I’m still not certain whether I’ll have the car ready in time for JLS, but am optimistic. It seems like I should be able to do it but everything is taking at least 3X longer than I think it would take in my head. Yesterday I finally got those transmission mounts in place and then installed the driveshaft. Oh and filled up the transmission with oil, installed the “stick”, clutch slave cylinder, and connected the wires for the reverse lights. All those things took me like 5 hours, compared to maybe 30 minutes to take them all apart! Today I installed/torqued the head and then installed the exhaust header and starter cables. I’m down to just installing anxillary engine components (oil pressure sensor, waterpump, thermostat, alternator, heater control valve, intake manifold, carburetors, air filters, spark plugs, etc.) and the radiator, and then adjusting the valves and the ignition timing. All stuff I’ve done several times before, just not all at once.

The best part is that I should no longer have to work underneath the car anymore, which was getting old! At least now I can start wearing old t-shirts again instead of full-on disposable bunny suits I retained after spending some time in the cleanroom at work this week. Those bunny suits are GREAT for working underneath the car because one is guaranteed to be covered with dirt and grime from head to toe when doing so, but I still didn’t like working in such a claustrophobic space where I often could only use one hand to do stuff.

May 13, 2002 (Mon)

Thanks again, Dan, for the oil filter mounting assy to replace my stripped one!
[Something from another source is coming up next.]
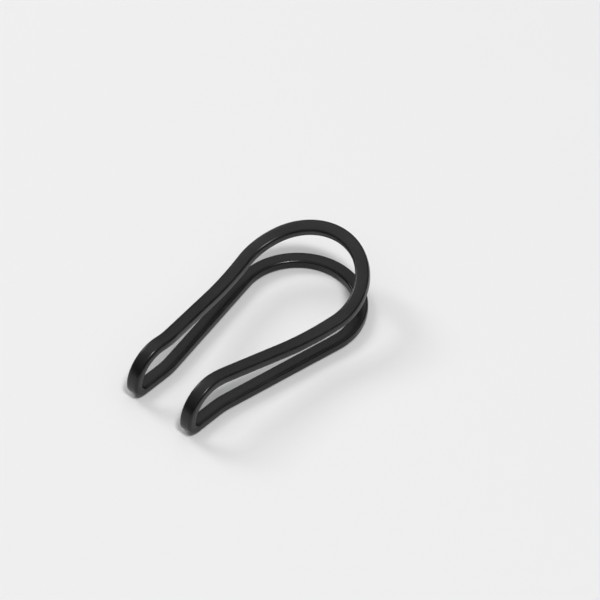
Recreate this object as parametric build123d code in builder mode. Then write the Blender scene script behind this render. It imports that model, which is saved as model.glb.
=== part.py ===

I really appreciate your generosity. It was also really nice to see your vehicles too.

Unfortunately… same result, same problem: the oil filter blew off (.25″ or so). Initially I thought, “well, maybe the threads on the oil filter itself is stripped now too, since I used it on the stripped oil filter assy.” As the threads on the oil filter you gave me (Dan) still looked good despite this oil filter blow off, I decided to try another filter. I tried a new Fram (instead of the Wix filters I normally use… the Fram at least seamed to have almost double the thread count [same pitch]) but… same result. So I’ve had 3 filters blow off 4 times using 2 different assemblies. I now think there is a more serioius problem.

So yesterday at the show, Marty suggested that perhaps the machine shop never replaced (or even removed) the oil pressure release valve, and maybe after the cold tanking process it no longer works properly. Oil pressure would go out of control and could possibly blow the filter off, he said. At first I dismissed it because 1) during the 10 seconds or so my car was running, I never saw the oil pressure exceed 30 psi, and 2) I’ve had problems with my oil filters not being tight in the past (though they never blew off and caused 3 quarts of oil to immediately go on the floor!), and hence I probably had at one time or another tightened to filters so tight that I stripped the threads. Surely, I thought, having the stripped threads was the root cause of the filters blowing off. But after trying Dan’s unstripped oil filter assembly, I am reconsidering his theory. Does it sound plausible?

In particular I am wondering for what parts of the engine does the release valve regulate the pressure. (for everything, including the main bearings and pistons?) And is the oil pressure gauge downstream of the filter? (If so, it could make sense why the oil pressure registered so low [I’m accustomed to seeing it from 50-70 psi] and yet the pressure was high enough to blow the filter off?)

Luckily it looks like if it is indeed the pressure release valve, I can fairly easily get to it as it’s on the side of the engine under the header at the rear and I won’t have to remove/disassemble the engine? (phew) Actually, after I realized where it was, I wouldn’t be surprised if the shop overlooked it as just a plug… I sure did when I pulled the engine…

Any insight/advice would be appreciated. I haven’t pulled the pressure release valve yet because I just spent most of the night cleaning up the garage, due to the multiple oil spills. I think I can even write a tech article on how to clean up oil spills now.

Felix Wong prepping the just-rebuilt engine with acid for painting.
Painting Goldie's engine the correct shade of MGB engine red.
The finished product!
I also cleaned and partly painted the engine compartment while the engine was out.
Installing the nice'n'clean engine and transmission as a unit!  It was actually quite a challenge to align everything just right and mount everything down.